Em Pacaraima (RR), o CICV trabalha para facilitar o  acesso à água potável e ao saneamento, problema comum enfrentado tanto pela população acolhedora como por pessoas migrantes. Foto: Benjamin Mast/CICV

Outro destaque na região fronteiriça no norte do Brasil é o trabalho de assistência desenvolvido pelo CICV, com foco no acesso à água potável e a estruturas de saneamento dignas. As ações se concentram sobretudo em Pacaraima, município que faz fronteira com a Venezuela, onde a questão de abastecimento tem sido um problema enfrentado tanto pela população acolhedora como por pessoas migrantes que chegam ao município diariamente.

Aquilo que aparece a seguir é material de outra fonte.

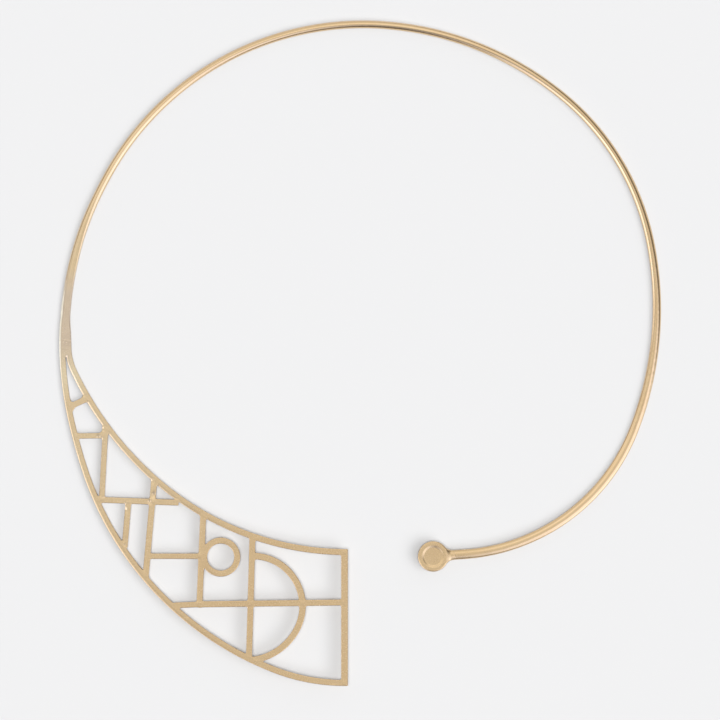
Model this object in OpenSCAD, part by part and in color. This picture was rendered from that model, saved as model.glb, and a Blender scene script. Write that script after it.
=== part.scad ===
// Rigid open neck ring of gold-plated brass, lying on a surface.
// A round wire runs round the neck. One end is forged flat and carries a curved openwork panel.
// The other end carries a small round cup. Units are millimetres, +Z is up, and the origin is
// under the middle of the outline, on the surface that the ring lies on.

/* [Neck wire] */
// Diameter of the round wire at the back of the neck
wire_d = 1.8; // [1.6:0.05:2.2]
// Width of the forged wire where it meets the cup
cup_end_w = 2.25; // [2:0.05:2.6]
// Thickness of the forged wire where it meets the cup
cup_end_t = 1.35; // [1.1:0.05:1.7]
// Length of wire, from the panel, that is forged flat
tip_forge = 38; // [25:1:60]
// Width of the forged wire past the solder
tip_forge_w = 2.3; // [2.1:0.05:2.6]
// Length of wire over which the solder widens it to the panel's two rails
tip_solder = 6; // [4:0.5:8]
// How far the forged stretch lies outside the wire's line
tip_aside = 0.15; // [0:0.05:0.2]
// Distance from the cup at which the forging begins
cup_forge = 115; // [80:1:140]
// Distance from the cup at which the wire has its full forged width
cup_forge_full = 45; // [30:1:60]
// Distance from the cup at which the wire leaves the surface
cup_rise_length = 60; // [40:1:70]
// Height of the cup's underside above the surface
cup_lift = 1.6; // [0.8:0.1:3]

/* [Openwork panel] */
// Thickness of the panel's strips
panel_t = 1.2; // [1:0.05:1.6]
// Width of the two curved rails
rail_w = 1.4; // [1.2:0.05:1.6]
// Width of the square end bar
end_bar_w = 1.55; // [1.3:0.05:1.8]
// Height of the panel's right end above the surface
panel_rise = 3; // [1:0.1:5]
// Middle radius of the small ring
ring_r = 3.8; // [3.5:0.05:4]
// Width of the small ring's band
ring_band = 1.4; // [1.2:0.05:1.6]
// Width of the half ring's band
half_ring_band = 1.5; // [1.3:0.05:1.7]
// Radius of the round solder pads in the two narrow cells
pad_r = 1.2; // [0.9:0.05:1.4]

/* [End cup] */
// Outer diameter of the cup
cup_d = 7; // [6:0.1:7.6]
// Height of the cup
cup_h = 1.8; // [1.5:0.1:2.4]
// Diameter of the sunk flat floor
cup_floor_d = 4.6; // [4:0.1:5]
// Depth of the floor below the top of the rim
cup_depth = 0.25; // [0.15:0.05:0.5]
// Width of the solder neck where it leaves the cup
cup_neck_w = 3; // [2.6:0.1:3.4]
// Distance from the middle of the cup to its seam with the wire
cup_seam = 4.4; // [4.2:0.1:5]

/* [Seams] */
// Gap at each solder seam
seam_gap = 0.05; // [0.02:0.01:0.1]

/* [Hidden] */
gold = [0.84, 0.69, 0.5];

// Middle of the seam between wire and panel. All else is placed from here.
tip = [-67.8, 3];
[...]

Para garantir que a população acesse ambientes saudáveis e seguros, promovendo saúde ambiental e qualidade de vida, a organização tem atuado junto com parceiros na melhoria da infraestrutura de locais que oferecem acolhimentos e serviços a migrantes e à população acolhedora, tais como, escolas públicas, creches, centros de saúde, igrejas, espaços comunitários, abrigos, comunidades indígenas e uma penitenciária agrícola.

Em 2021, essa atuação contemplou atividades como construção de cozinhas, banheiros e lavanderias, doações de materiais para a melhoria de sistemas elétricos e iluminação, perfuração de poços artesianos e instalação de sistemas de bombeamento solar, construção de reservatórios de água e sistemas de tratamento de esgoto e capacitação da população para o correto manejo das estruturas. Somente neste ano, quase 7000 pessoas se beneficiaram diretamente dessas ações.

95.144 chamadas telefônicas
28.181 acessos à internet
32.259 recargas de bateria
58 solicitações de buscas por familiares abertas
Destas, 33 foram fechadas com sucesso.
136 pedidos de transmissão de documentos abertos
Destas solicitações, 56 já foram atendidas.